Resistance to change is the biggest barrier to doing something new. Despite the challenging market conditions, most seed companies are doing OK. If that’s good enough, then the status quo works. But if you believe it can be better, you’ll need to push your team and company beyond their comfort zone. In almost every corner of the country, farmers are experimenting with some type of niche market: organic, food grade, alternative crops, plant-based proteins, etc. Many of these may be competitive to what your company sells, and the natural tendency is to resist supporting an opportunity that could cannibalize existing sales. But what if you embraced it? Your company could combine its local knowledge of farming practices, weather and soil to partner with farmers in their new ventures. Non-ag companies are aggressively investing in these markets and I believe seed companies can be value-added partners.
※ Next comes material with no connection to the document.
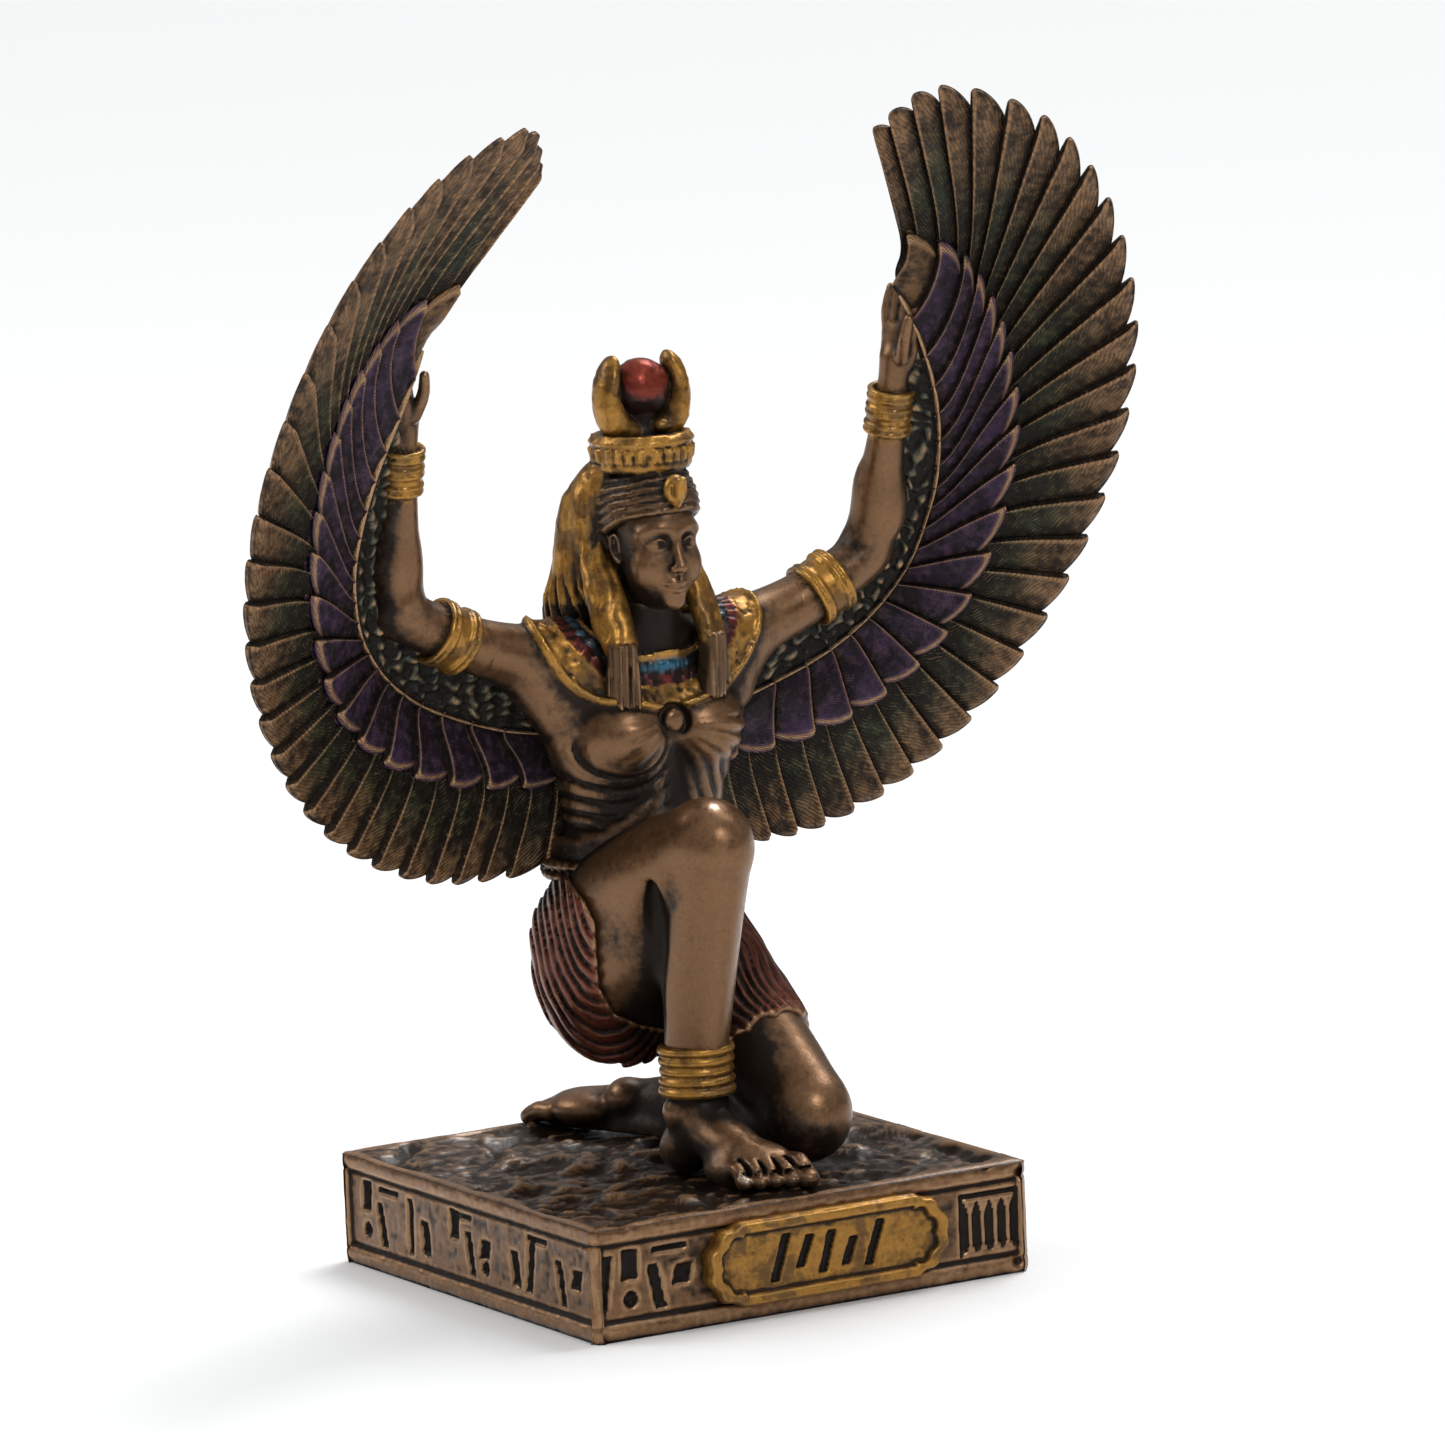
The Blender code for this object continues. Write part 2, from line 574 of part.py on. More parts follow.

Explore Public Partnerships

Universities and technical colleges are incubating new ag and food companies than ever before. These academic institutions provide a wealth of skilled students and overhead support for startups, but they often lack the ability to execute and expand beyond the testing phase. You can gain insight into what new opportunities may be coming next and position your company to benefit by creating relationships with public researchers.

Further, if you have an idea that could give farmers an additional source of revenue or cost savings, reach out to these institutions. You might be able to tap into public funding, genetics or scientific expertise to support exploration of your concept.

Success in niche markets requires you to widen your scope of possible partners and brainstorm new ideas. Preparing for and pursuing new opportunities can diversify your business and set it up for long-term success. Selling seed to commodity farmers may always be your largest source of revenue and profit, but dedicating time to pursue new markets ensures you’ll have opportunities beyond the commodity corn and soybean complex.